You will also be reminded that Mormons are Christians and study the Bible and that church members believe the Book of Mormon offers additional teachings of Jesus Christ, revealed through Smith. One of the key stops on the general tour is the 11-foot-tall marble statue of Christ, centered before a huge circular mural depicting the stars and heavens.
"There is proselytizing, but it's a combination of both proselytizing and church history," Farah said. At the end of the tours, visitors are invited to fill out a survey and give an address so that they can invite a missionary to visit them at home.
Farah noted that visitors are also free to take self-guided tours of the grounds.
If you go
-Temple Square. http://www.lds.org/placestovisit or (800) 537-9703. Open 9 a.m.-9 p.m. daily. Free admission and tours. Walking tours of Temple Square and the church campus leave every 10 minutes, from the flagpole near the South Visitor Center. Tours take 30 to 40 minutes. Self-guided tour materials available.
-Getting there. Temple Square is at the city's center, bordered by North Temple, West Temple, South Temple and State streets. Public bus and light rail systems stop at the temple, and public parking is available nearby.
-Salt Lake Convention and Visitors Bureau.
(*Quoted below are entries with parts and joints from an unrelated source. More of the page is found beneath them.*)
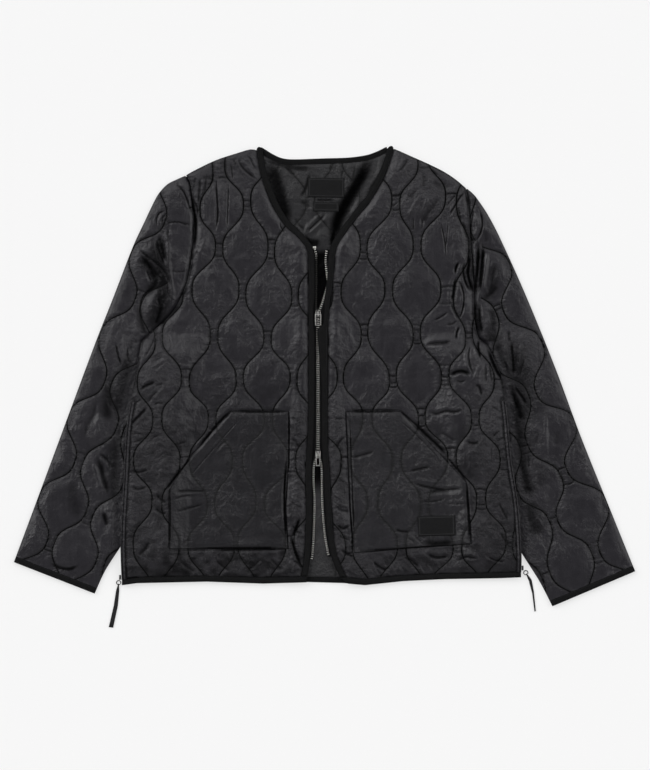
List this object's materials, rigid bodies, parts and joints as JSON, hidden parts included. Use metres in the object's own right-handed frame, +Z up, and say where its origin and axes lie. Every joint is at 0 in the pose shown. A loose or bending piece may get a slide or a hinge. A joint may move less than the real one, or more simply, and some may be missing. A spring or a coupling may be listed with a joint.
{
  "type": "quilted liner field jacket, laid flat",
  "caption": "Collarless black quilted field jacket laid flat on its back, bound edges, zip front open at neck and hem, slanted patch pockets, zip side vents with ribbon pulls.",
  "frame": {"origin": "on the surface that the jacket lies on, under the middle of its box", "axes": "+X across the jacket toward the picture's right, +Y up the back toward the neck, +Z up from the surface toward the fronts"},
  "size_m": [0.9937, 0.7703, 0.0187],
  "materials": {
    "shell_nylon": "black quilted nylon taffeta with a soft sheen, padded with thin batting",
    "inner_nylon": "black quilted nylon, the panel seen from inside at the neck",
    "binding_tape": "matt black woven bias binding, folded over the edge and stitched",
    "zip_tape": "matt black woven zip tape",
    "zip_teeth": "dark silver metal zip teeth",
    "zip_metal": "darkened silver metal, lightly worn",
    "ribbon": "black grosgrain ribbon, doubled",
    "woven_label": "black woven label, bare"
  },
  "bodies": {
    "jacket": {"front_left": "shell_nylon", "front_right": "shell_nylon", "sleeve_left": "shell_nylon", "sleeve_right": "shell_nylon", "pocket_left": "shell_nylon", "pocket_right": "shell_nylon", "back": "inner_nylon", "binding_edge_left": "binding_tape", "binding_edge_right": "binding_tape", "binding_neck_back": "binding_tape", "binding_hem_left": "binding_tape", "binding_hem_right": "binding_tape", "binding_hem_back": "binding_tape", "binding_cuff_left": "binding_tape", "binding_cuff_right": "binding_tape", "binding_vent_front_left": "binding_tape", "binding_vent_front_right": "binding_tape", "binding_vent_back_left": "binding_tape", "binding_vent_back_right": "binding_tape", "zip_tape_left": "zip_tape", "zip_tape_right": "zip_tape", "zip_chain_left": "zip_teeth", "zip_chain_right": "zip_teeth", "vent_zip_left": "zip_teeth", "vent_zip_right": "zip_teeth", "slider_upper": "zip_metal", "slider_lower": "zip_metal", "vent_slider_left": "zip_metal", "vent_slider_right": "zip_metal", "vent_ring_left": "zip_metal", "vent_ring_right": "zip_metal", "vent_ribbon_left": "ribbon", "vent_ribbon_right": "ribbon", "neck_label": "woven_label", "size_label": "woven_label", "pocket_label": "woven_label"},
    "upper_pull": {"pull_upper": "zip_metal"},
    "lower_pull": {"pull_lower": "zip_metal"}
  },
  "joints": [
    {"name": "upper_pull_hinge", "type": "hinge", "parent": "jacket", "child": "upper_pull", "pos_m": [-0.0103, 0.117, 0.0095], "axis": [-1, 0, 0], "range_deg": [0, 165]},
    {"name": "lower_pull_hinge", "type": "hinge", "parent": "jacket", "child": "lower_pull", "pos_m": [-0.0103, -0.106, 0.0095], "axis": [-1, 0, 0], "range_deg": [0, 165]}
  ]
}
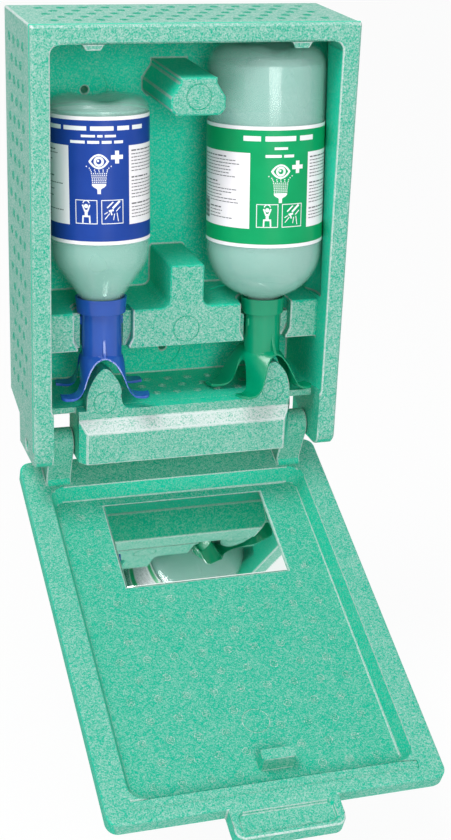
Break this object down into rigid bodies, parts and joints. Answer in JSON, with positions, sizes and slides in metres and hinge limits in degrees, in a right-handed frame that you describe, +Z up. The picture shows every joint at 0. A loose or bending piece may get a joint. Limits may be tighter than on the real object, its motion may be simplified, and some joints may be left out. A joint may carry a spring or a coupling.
{
  "type": "eyewash station",
  "caption": "Wall-mounted double eyewash station: a foam cabinet with a fold-down lid and mirror, holding a small and a large wash bottle, upside down, each on a four-footed eye cup.",
  "frame": {"origin": "the wall plane, on the cabinet's centre line, at the middle of the cabinet's height", "axes": "+Z up, the cabinet opens towards -Y, its back lies on the wall at Y = 0, +X to the right seen from the front"},
  "size_m": [0.2444, 0.3719, 0.4975],
  "materials": {
    "foam": "moulded bead foam, fine speckle",
    "mirror": "polished",
    "tape": "foam tape",
    "bottle_plastic": "milky translucent polyethylene",
    "wash_solution": "clear liquid",
    "label_film": "printed film",
    "membrane_film": "sealed film",
    "blue_plastic": "glossy moulded",
    "green_plastic": "glossy moulded",
    "seal_rubber": "soft",
    "insert_plastic": "moulded"
  },
  "bodies": {
    "cabinet": {"case_body": "foam", "small_eye_cup": "blue_plastic", "small_seal_ring": "seal_rubber", "small_spray_insert": "insert_plastic", "large_eye_cup": "green_plastic", "large_seal_ring": "seal_rubber", "large_spray_insert": "insert_plastic"},
    "lid": {"lid": "foam", "mirror_plate": "mirror", "mirror_tape": "tape"},
    "small_bottle": {"small_bottle": "bottle_plastic", "small_solution": "wash_solution", "small_label": "label_film", "small_membrane": "membrane_film"},
    "large_bottle": {"large_bottle": "bottle_plastic", "large_solution": "wash_solution", "large_label": "label_film", "large_membrane": "membrane_film"}
  },
  "joints": [
    {"name": "lid_hinge", "type": "hinge", "parent": "cabinet", "child": "lid", "pos_m": [0, -0.0713, -0.1542], "axis": [1, 0, 0], "range_deg": [-113.8, 0]},
    {"name": "small_bottle_twist", "type": "hinge", "parent": "cabinet", "child": "small_bottle", "pos_m": [-0.0628, -0.0753, -0.0632], "axis": [0, 0.0872, 0.9962], "range_deg": [0, 90]},
    {"name": "large_bottle_twist", "type": "hinge", "parent": "cabinet", "child": "large_bottle", "pos_m": [0.0647, -0.0753, -0.0632], "axis": [0, 0.0872, 0.9962], "range_deg": [0, 90]}
  ]
}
Downtown at the Salt Palace Convention Center, 90 S. West Temple, http://www.visitsaltlake.com/home.shtml or (800) 541-4955. Open 8 a.m.-5 p.m. weekdays and 9 a.m.-5 p.m weekends.
Wasatch-Cache National Forest, http://www.fs.fed.us/r4/wcnf/. Just a few miles from downtown Salt Lake City, the Wasatch-Cache National Forest offers miles of trails, streams and backcountry adventures.
Red Butte Garden, 300 Wakara Way, Salt Lake City, http://www.redbuttegarden.org or (801) 581-4747. Part of the University of Utah, the nonprofit Red Butte Garden is the largest botanical and ecological center in the Intermountain West that tests, displays and interprets regional horticulture. Open year-round with concerts, gardening classes, festivals, events and exhibits. Adults, $6; children and seniors, $4; children younger than 3, free.